United traci dwie gwiazdy. Amorim ma problem. "Musimy sobie radzić"
Lada chwila rozpocznie się Puchar Narodów Afryki, na którym wystąpią Bryan Mbeumo i Amad Diallo. Wyjazd ważnych graczy Manchesteru United jest ogromnym problemem dla Rubena Amorima.
W poniedziałek Manchester United zremisował po szalonym meczu z Bournemouth 4:4. Na listę strzelców po stronie byłego mistrza Anglii wpisali się Casemiro, Bruno Fernandes, Amad Diallo i Matheus Cunha.
Już wiadomo, że spotkanie rozgrywane na Old Trafford było ostatnim w tym roku dla Amada Diallo i Bryana Mbeumo. Obaj udadzą się na zgrupowania swoich drużyn narodowych przed Pucharem Narodów Afryki. W efekcie opuszczą nadchodzące starcia giganta.
Po meczu z Bournemouth do braku reprezentantów Wybrzeża Kości Słoniowej oraz Kamerunu odniósł się Ruben Amorim.
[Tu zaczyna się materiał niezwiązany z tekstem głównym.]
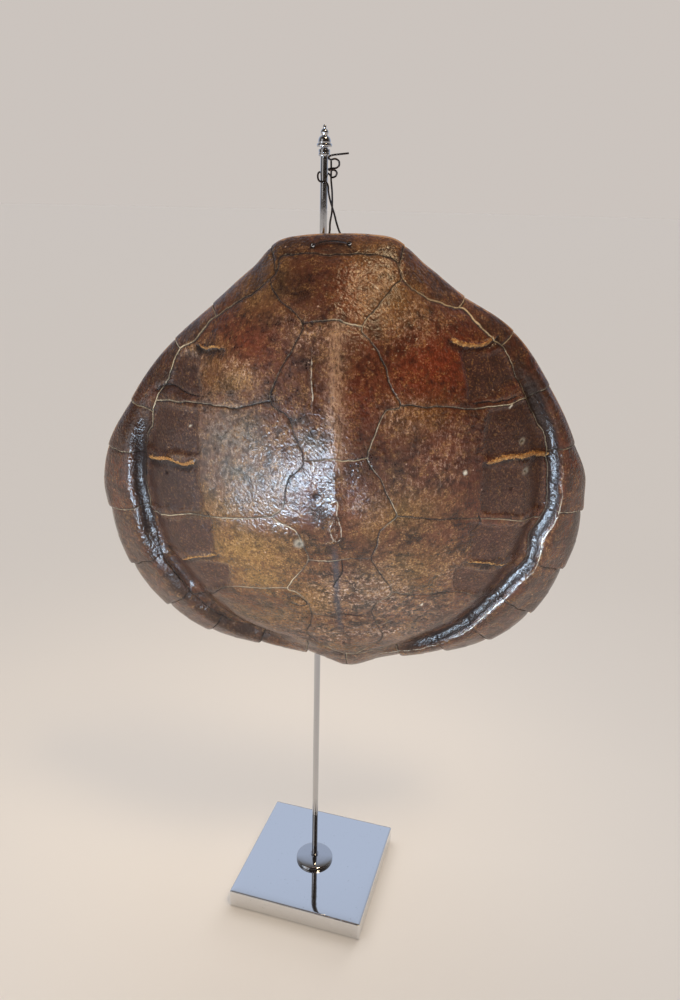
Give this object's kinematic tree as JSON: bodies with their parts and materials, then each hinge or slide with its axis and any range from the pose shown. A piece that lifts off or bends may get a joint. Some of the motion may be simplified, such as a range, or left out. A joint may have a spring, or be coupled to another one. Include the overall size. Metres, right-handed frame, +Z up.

Portugalski trener nie ukrywał, że brak dwóch ważnych piłkarzy jest sporym problemem.
- Amad i Mbeumo pojadą teraz na Puchar Narodów Afryki. Postaramy się znaleźć jakieś rozwiązanie z piłkarzami, których mamy na miejscu. Musimy sobie radzić, jesteśmy na to gotowi. Postaramy się znaleźć rozwiązanie, aby strzelać gole w inny sposób - przyznał trener.
Wyjazd na Puchar Narodów Afryki sprawia, że Mbeumo oraz Diallo na pewno opuszczą mecze Manchesteru United z Aston Villą, Newcastle United i Wolverhampton. Jeśli ich reprezentacje przebrną przez fazę grupową, nie zagrają także z Leeds United oraz Burnley.
Manchester United zajmuje obecnie szóste miejsce w tabeli Premier League. Jego strata do czwartej Chelsea wynosi tylko dwa punkty.